Dumb and dumber
Nor is the potential fallout from Mr Obama’s wrongheaded decision limited to trade. Evidence of a weak president being pushed leftward might cause investors to worry whether he will prove similarly feeble when it comes to reining in the vast deficits he is now racking up; and that might spook the buyers of bonds that finance all those deficits. Looming large among these, of course, are the Chinese. Deteriorating trade relations between the world’s number one debtor and its number one creditor are enough to keep any banker awake at night.
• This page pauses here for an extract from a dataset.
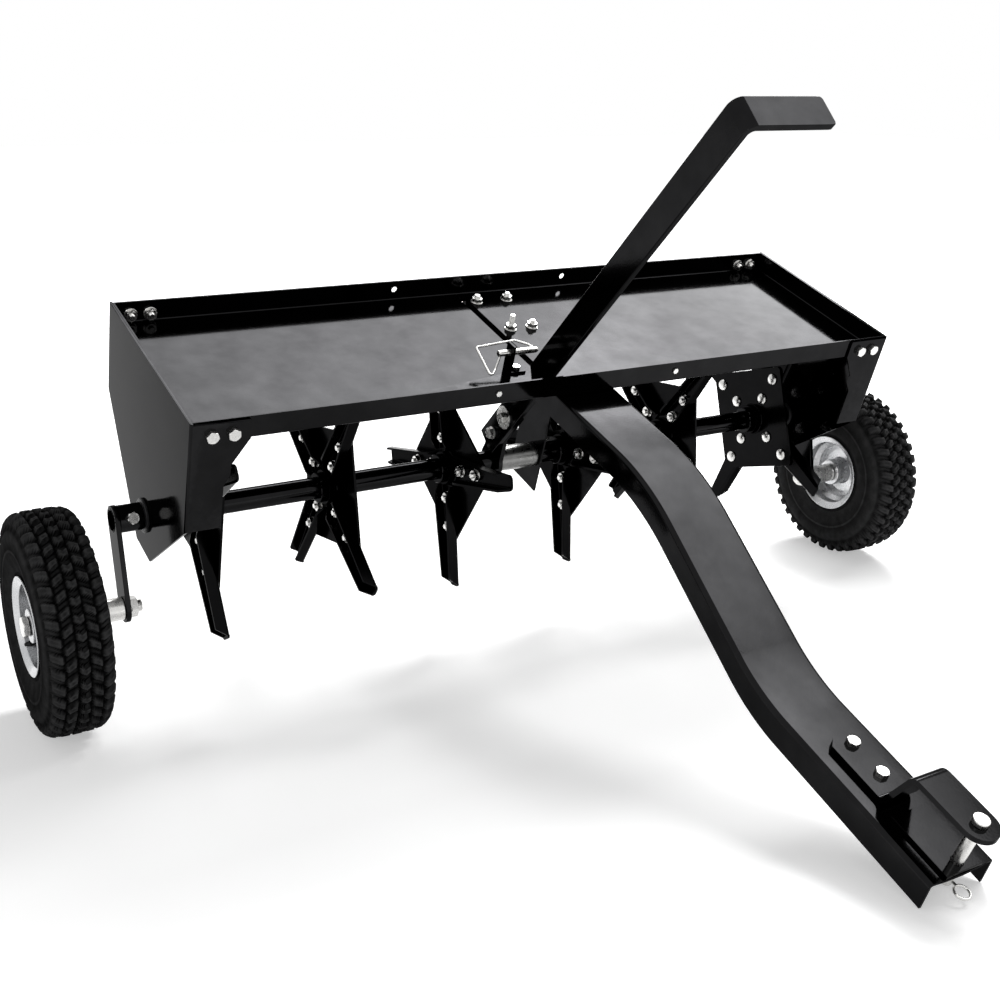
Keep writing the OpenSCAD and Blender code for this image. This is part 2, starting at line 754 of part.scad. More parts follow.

And America needs China for a lot more than T-bonds. Any hope of securing a climate-change agreement at Copenhagen in December on a successor treaty to Kyoto will require close co-operation between America and China. So does the work of negotiating with North Korea on its nuclear weapons. And as for Iran, where America is keen to seek a fresh round of UN sanctions in the hope of forcing it to scrap its nuclear programme, China holds a power of veto at the Security Council. Under the relevant trade laws, Mr Obama had the absolute discretion not to impose the recommended tyre tariffs on the grounds of overall economic interest or national security. Given everything that is at stake, his decision not to exercise it amounts to an act of vandalism.
Correction: the report referred to in the sixth paragraph is the work of Global Trade Alert not the World Trade Alliance. This was corrected on September 18th 2009.